**Data extracted from a collection:**
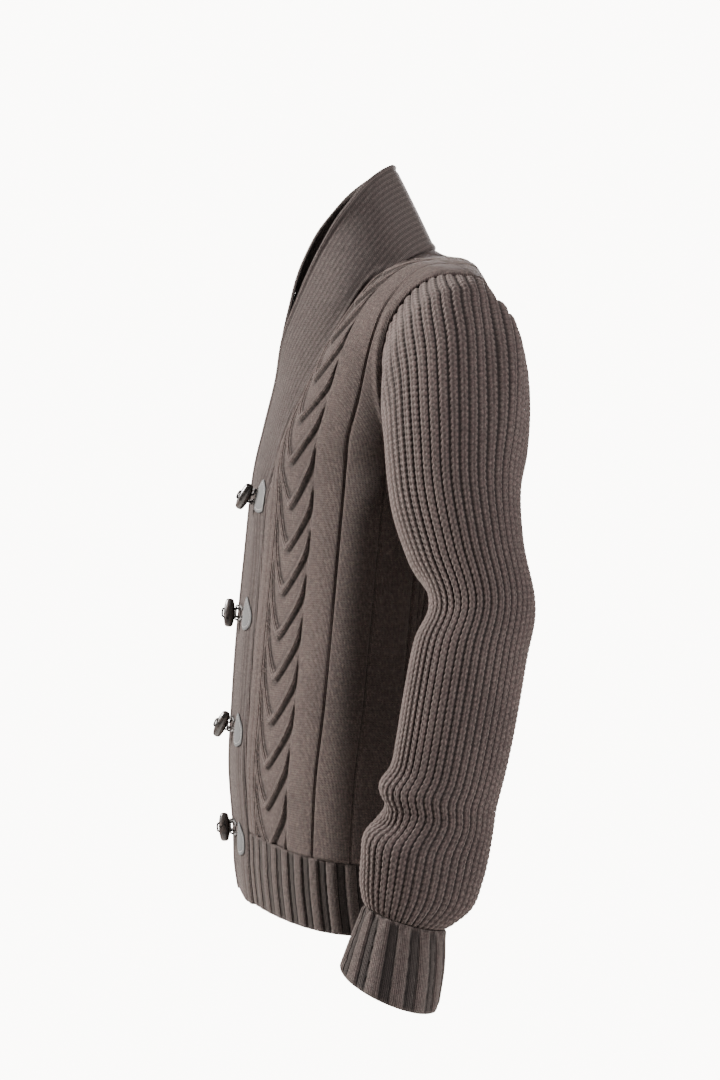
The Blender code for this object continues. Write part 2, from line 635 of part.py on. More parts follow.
def loop_path(toggle, y_at):
    """From the left patch round both strands of the toggle's cord and back."""
    start_x = toggle.patch_x - PATCH_WIDTH / 2 - 0.0018
    lean = abs(math.sin(math.radians(toggle.lean_side)))
    end_x = toggle.x - LOOP_REACH - TOGGLE_HOLE_SPREAD * lean
    stations = [
        (start_x, 0.60, 0.0),
        ((start_x + toggle.x) / 2, 0.90, 0.0),
        (toggle.x - 0.0005, 1.0, 0.0),
        (toggle.x - 0.0040, 1.0, 0.5),
        (end_x + 0.0012, 0.90, 0.95),
        (end_x, 0.50, 1.0),
    ]
    half = []
    for x, wide, climb in stations:
        away = CORD_REST + 0.0001 + (LOOP_OVER_CORD - CORD_REST) * climb
        half.append((x, away, toggle.z + LOOP_HALF_WIDTH * wide))
    path = [Vector((x, y_at(x, z) - away, z)) for x, away, z in half]
    path.append(Vector((end_x, y_at(end_x, toggle.z) - LOOP_OVER_CORD, toggle.z)))
    for x, away, z in reversed(half):
        low = 2 * toggle.z - z
        path.append(Vector((x, y_at(x, low) - away, low)))
    return path


def build_closures(cloth):
    """Toggles, their cords, the loops and the leather patches that hold both, on the cloth at the front."""
    y_at = surface_under(cloth)
    for number, toggle in enumerate(TOGGLES, 1):
        build_toggle(f"toggle_{number}", toggle, y_at)
        make_tube(f"toggle_cord_{number}", cord_path(toggle, y_at), CORD_RADIUS, "cord")
        make_tube(f"loop_{number}", loop_path(toggle, y_at), CORD_RADIUS, "cord")
        build_patch(f"patch_left_{number}", toggle.patch_x, toggle.patch_z, y_at)
        build_patch(f"patch_right_{number}", PATCH_RIGHT_X, toggle.patch_z, y_at)


def make_finishes():
    for name, (colour, roughness) in FINISHES.items():
        material = bpy.data.materials.new(name)
        material.use_nodes = True
        shader = material.node_tree.nodes["Principled BSDF"]
        shader.inputs["Base Color"].default_value = colour
        shader.inputs["Roughness"].default_value = roughness
        shader.inputs["Metallic"].default_value = 0.0
        material.diffuse_color = colour
        yield name, material


for old in list(bpy.data.objects):
    bpy.data.objects.remove(old, do_unlink=True)
finishes = dict(make_finishes())
build_closures(build_body() + build_collar())
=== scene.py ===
"""Looks of the shawl collar cardigan: knitted cloth, cables, ribs, toggles, cords and leather patches.

Every cloth piece is a closed shell on its solid's own form. Its grid has rows that run down the garment
and columns that run across it. The knit is relief on the outer face, in counts of stitches: a rib, a cable
strand or a groove has its own height, and the shaders read the same counts from the piece's UV map.
"""

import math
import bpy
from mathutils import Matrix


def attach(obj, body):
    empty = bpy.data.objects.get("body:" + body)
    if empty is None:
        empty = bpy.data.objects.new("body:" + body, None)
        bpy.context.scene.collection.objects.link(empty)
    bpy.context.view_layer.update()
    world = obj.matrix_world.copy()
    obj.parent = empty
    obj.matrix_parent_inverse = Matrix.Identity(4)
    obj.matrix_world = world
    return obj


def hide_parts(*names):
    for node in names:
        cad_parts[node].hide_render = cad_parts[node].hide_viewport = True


bl_info = {
    "name": "Shawl Collar Cardigan",
    "version": (1, 0, 0),
    "blender": (4, 5, 0),
    "location": "3D View > Sidebar > Cardigan",
    "description": "Builds the knitted surfaces, fastenings and stage of a shawl collar cardigan",
    "category": "Object",
}

from collections import namedtuple

import bpy
import numpy as np
from mathutils import Vector
from mathutils.bvhtree import BVHTree

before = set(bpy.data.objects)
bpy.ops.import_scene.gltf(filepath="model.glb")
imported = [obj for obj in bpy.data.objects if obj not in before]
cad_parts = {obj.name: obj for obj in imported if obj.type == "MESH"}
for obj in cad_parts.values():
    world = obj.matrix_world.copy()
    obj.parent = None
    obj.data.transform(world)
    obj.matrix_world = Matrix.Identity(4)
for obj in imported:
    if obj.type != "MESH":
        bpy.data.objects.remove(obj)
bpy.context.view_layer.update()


# ---------------------------------------------------------------------------------------------
# The garment's form, in metres, as its solids have it. It faces -Y, the wearer's left is +X and
# the origin is the nape.

BODY_WALL = 0.003
SLEEVE_WALL = 0.004
COLLAR_WALL = 0.004
ROUNDNESS = 2.3
LAP_LIFT = 0.0060
LAP_EDGE_X = -0.020
LAP_FROM_X, LAP_FULL_X = 0.052, 0.028
NECK_AXIS_Y = -0.075

# Rows of the front yoke, from the collar seam to the armhole, as Bezier curves of four points
Yoke = namedtuple("Yoke", "name seam inner outer armhole")
FRONT_YOKE = [
    Yoke("shoulder", (0.072, -0.046, -0.0165), (0.125, -0.030, -0.018),
         (0.175, -0.014, -0.030), (0.222, -0.008, -0.046)),
    Yoke("shoulder front", (0.080, -0.066, -0.028), (0.125, -0.060, -0.023),
         (0.175, -0.048, -0.029), (0.218, -0.040, -0.0445)),
    Yoke("collar bone", (0.081, -0.0838, -0.0414), (0.124, -0.084, -0.034),
         (0.176, -0.076, -0.040), (0.212, -0.064, -0.057)),
    Yoke("upper chest", (0.082, -0.1002, -0.0637), (0.122, -0.106, -0.056),
         (0.172, -0.102, -0.060), (0.204, -0.079, -0.076)),
    Yoke("cap notch", (0.082, -0.1115, -0.0830), (0.118, -0.122, -0.077),
         (0.168, -0.120, -0.081), (0.197, -0.088, -0.096)),
    Yoke("high chest", (0.080, -0.1271, -0.1097), (0.114, -0.141, -0.106),
         (0.164, -0.138, -0.112), (0.190, -0.092, -0.126)),
    Yoke("mid chest", (0.075, -0.1470, -0.1490), (0.111, -0.160, -0.146),
         (0.166, -0.150, -0.155), (0.184, -0.088, -0.168)),
    Yoke("low chest", (0.066, -0.1650, -0.1860), (0.107, -0.176, -0.184),
         (0.174, -0.155, -0.194), (0.180, -0.072, -0.208)),
    Yoke("underarm", (0.0575, -0.1760, -0.2220), (0.104, -0.184, -0.221),
         (0.180, -0.160, -0.230), (0.178, -0.045, -0.236)),
]
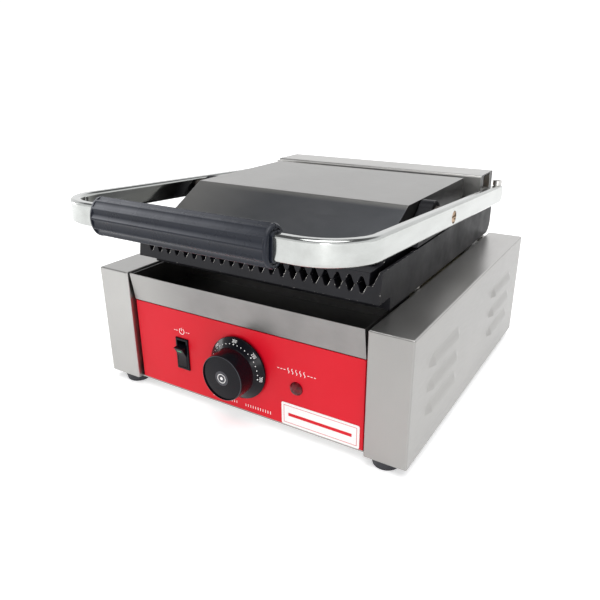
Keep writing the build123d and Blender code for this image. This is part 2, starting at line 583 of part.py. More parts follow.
with BuildPart() as lower_insulation:
    block(-102, 102, DECK_FRONT + 2, RIBS_REAR - 3, DECK_TOP, SHIELD_TOP - 1)
    rod_z(3.0, KNOB_X, CAPILLARY_TURN, DECK_TOP - 1, SHIELD_TOP, Mode.SUBTRACT)
lower_insulation.part.label = "lower_insulation"
export_step(lower_insulation.part, "parts/lower_insulation.step")

with BuildPart() as plate_standoffs:
    for x in (-PLATE_HALF + 3, PLATE_HALF - 3):
        for y in (DECK_FRONT + 12, BASE_REAR - 20):
            rod_z(2.9, x, y, DECK_TOP, SKIRT_BOTTOM)
plate_standoffs.part.label = "plate_standoffs"
export_step(plate_standoffs.part, "parts/plate_standoffs.step")

# ======== drip tray ========
RUNNER_TOP = TRAY_BOTTOM - 0.3
with BuildPart() as tray_runners:
    for side in (-1, 1):
        near, far = sorted((side * 104.0, side * PILLAR_IN))
        block(near, far, PANEL_FRONT + 12, TRAY_REAR + 2, RUNNER_TOP - SHEET, RUNNER_TOP)
        near, far = sorted((side * (PILLAR_IN - SHEET), side * PILLAR_IN))
        block(near, far, PANEL_FRONT + 12, TRAY_REAR + 2, RUNNER_TOP, RUNNER_TOP + 10)
tray_runners.part.label = "tray_runners"
export_step(tray_runners.part, "parts/tray_runners.step")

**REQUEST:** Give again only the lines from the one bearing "toggle.patch_x, toggle.patch_z, y_at)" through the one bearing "obj.matrix_world = world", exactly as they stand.

**COMPLETED EXERCISE:**
        build_patch(f"patch_left_{number}", toggle.patch_x, toggle.patch_z, y_at)
        build_patch(f"patch_right_{number}", PATCH_RIGHT_X, toggle.patch_z, y_at)


def make_finishes():
    for name, (colour, roughness) in FINISHES.items():
        material = bpy.data.materials.new(name)
        material.use_nodes = True
        shader = material.node_tree.nodes["Principled BSDF"]
        shader.inputs["Base Color"].default_value = colour
        shader.inputs["Roughness"].default_value = roughness
        shader.inputs["Metallic"].default_value = 0.0
        material.diffuse_color = colour
        yield name, material


for old in list(bpy.data.objects):
    bpy.data.objects.remove(old, do_unlink=True)
finishes = dict(make_finishes())
build_closures(build_body() + build_collar())
=== scene.py ===
"""Looks of the shawl collar cardigan: knitted cloth, cables, ribs, toggles, cords and leather patches.

Every cloth piece is a closed shell on its solid's own form. Its grid has rows that run down the garment
and columns that run across it. The knit is relief on the outer face, in counts of stitches: a rib, a cable
strand or a groove has its own height, and the shaders read the same counts from the piece's UV map.
"""

import math
import bpy
from mathutils import Matrix


def attach(obj, body):
    empty = bpy.data.objects.get("body:" + body)
    if empty is None:
        empty = bpy.data.objects.new("body:" + body, None)
        bpy.context.scene.collection.objects.link(empty)
    bpy.context.view_layer.update()
    world = obj.matrix_world.copy()
    obj.parent = empty
    obj.matrix_parent_inverse = Matrix.Identity(4)
    obj.matrix_world = world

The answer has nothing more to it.